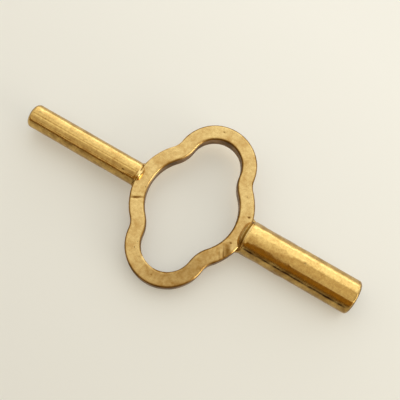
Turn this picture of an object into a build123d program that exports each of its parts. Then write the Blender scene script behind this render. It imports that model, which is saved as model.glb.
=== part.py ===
"""Double-ended clock key: a lobed finger bow with a winding socket at one end
and a small setting socket at the other, silver soldered on one axis.

Millimetres. The origin is the centre of the bow, on the key's long axis.
+X points out of the winding socket, +Y to the side of the bow, +Z out of its face.
"""
from build123d import *
import math
import os

# Bow: two end arcs about the key's centre, two side lobes, hollow throats between them
end_radius = 12.85
lobe_radius = 8.6
lobe_centre = 9.75
throat_radius = 3.85
rim_width = 3.2
bow_thickness = 3.3

# Edges of the bow, broken with a file: a steep bevel down the side, then one across its corner
bow_bevel_width = 0.2
bow_bevel_drop = 0.55
bow_corner_bevel = 0.25

# Flat seat filed into each end arc, where a barrel stands square to the axis
seat_depth = 0.35

# Winding barrel, a No. 8 square
winding_diameter = 7.5
winding_length = 25.1
winding_square = 4.25
winding_square_depth = 14.0
winding_swage_across = 7.2
winding_shoulder_round = 1.0
winding_mouth_bevel = 0.45
winding_tenon_diameter = 2.2
winding_tenon_length = 5.0

# Setting barrel, a No. 00 square
setting_diameter = 5.2
setting_length = 26.0
setting_square = 2.0
setting_square_depth = 8.0
setting_swage_across = 5.05
setting_shoulder_round = 0.6
setting_mouth_bevel = 0.6
setting_tenon_diameter = 2.0
setting_tenon_length = 5.0

# Socket making: the round pilot is a little wider than the square and runs deeper
pilot_relief = 0.08
chip_room = 2.5
drill_point_angle = 118.0
mouth_countersink = 0.35
swage_runout = 1.0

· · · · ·

_WHAT THE EXERCISE ASKS:_ Return the listing above word for word.

_SOLUTION TO THIS TASK:_
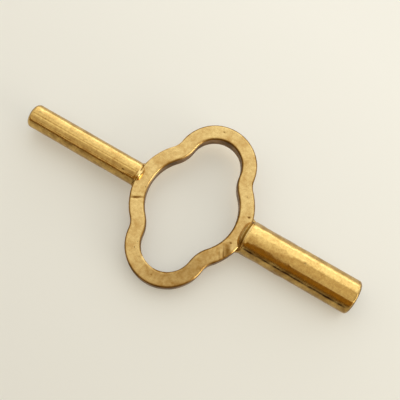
Turn this picture of an object into a build123d program that exports each of its parts. Then write the Blender scene script behind this render. It imports that model, which is saved as model.glb.
=== part.py ===
"""Double-ended clock key: a lobed finger bow with a winding socket at one end
and a small setting socket at the other, silver soldered on one axis.

Millimetres. The origin is the centre of the bow, on the key's long axis.
+X points out of the winding socket, +Y to the side of the bow, +Z out of its face.
"""
from build123d import *
import math
import os

# Bow: two end arcs about the key's centre, two side lobes, hollow throats between them
end_radius = 12.85
lobe_radius = 8.6
lobe_centre = 9.75
throat_radius = 3.85
rim_width = 3.2
bow_thickness = 3.3

# Edges of the bow, broken with a file: a steep bevel down the side, then one across its corner
bow_bevel_width = 0.2
bow_bevel_drop = 0.55
bow_corner_bevel = 0.25

# Flat seat filed into each end arc, where a barrel stands square to the axis
seat_depth = 0.35

# Winding barrel, a No. 8 square
winding_diameter = 7.5
winding_length = 25.1
winding_square = 4.25
winding_square_depth = 14.0
winding_swage_across = 7.2
winding_shoulder_round = 1.0
winding_mouth_bevel = 0.45
winding_tenon_diameter = 2.2
winding_tenon_length = 5.0

# Setting barrel, a No. 00 square
setting_diameter = 5.2
setting_length = 26.0
setting_square = 2.0
setting_square_depth = 8.0
setting_swage_across = 5.05
setting_shoulder_round = 0.6
setting_mouth_bevel = 0.6
setting_tenon_diameter = 2.0
setting_tenon_length = 5.0

# Socket making: the round pilot is a little wider than the square and runs deeper
pilot_relief = 0.08
chip_room = 2.5
drill_point_angle = 118.0
mouth_countersink = 0.35
swage_runout = 1.0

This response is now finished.